Requirements => Return verbatim everything from the first line through the line that contains "a plain stand.", and stop there.

Material =>
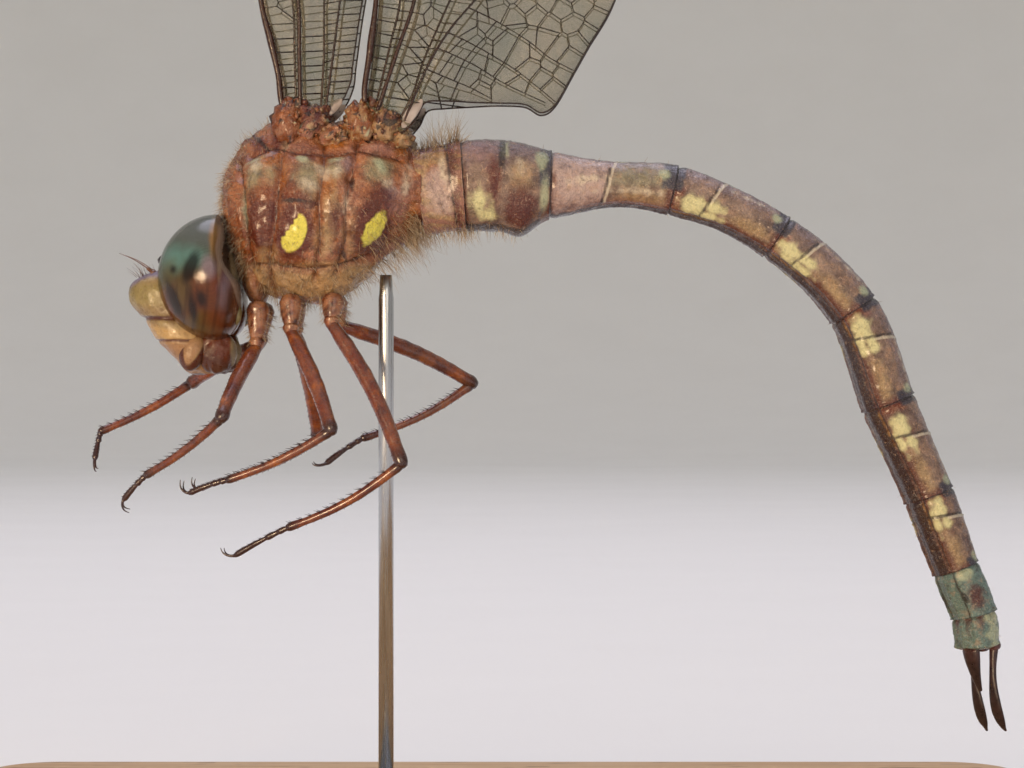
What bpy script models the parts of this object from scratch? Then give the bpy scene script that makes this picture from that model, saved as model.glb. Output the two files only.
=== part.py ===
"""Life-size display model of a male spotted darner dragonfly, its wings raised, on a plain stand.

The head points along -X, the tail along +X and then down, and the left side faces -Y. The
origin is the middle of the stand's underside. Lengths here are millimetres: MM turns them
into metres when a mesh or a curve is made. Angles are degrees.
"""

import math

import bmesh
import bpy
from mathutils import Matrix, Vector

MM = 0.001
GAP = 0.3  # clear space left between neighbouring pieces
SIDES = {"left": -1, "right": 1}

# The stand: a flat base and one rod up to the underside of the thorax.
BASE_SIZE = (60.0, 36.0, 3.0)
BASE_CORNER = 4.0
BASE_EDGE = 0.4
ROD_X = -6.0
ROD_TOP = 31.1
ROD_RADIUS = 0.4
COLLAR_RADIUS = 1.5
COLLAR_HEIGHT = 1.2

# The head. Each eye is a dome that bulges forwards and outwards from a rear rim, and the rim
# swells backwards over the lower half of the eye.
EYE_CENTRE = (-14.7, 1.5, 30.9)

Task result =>
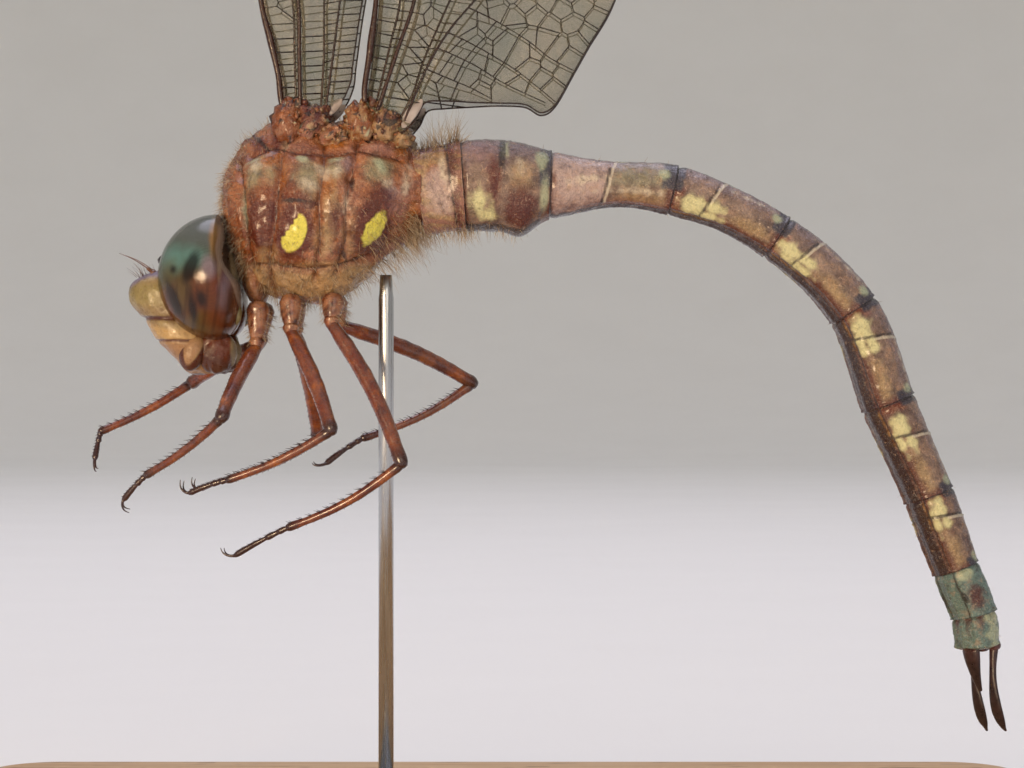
What bpy script models the parts of this object from scratch? Then give the bpy scene script that makes this picture from that model, saved as model.glb. Output the two files only.
=== part.py ===
"""Life-size display model of a male spotted darner dragonfly, its wings raised, on a plain stand.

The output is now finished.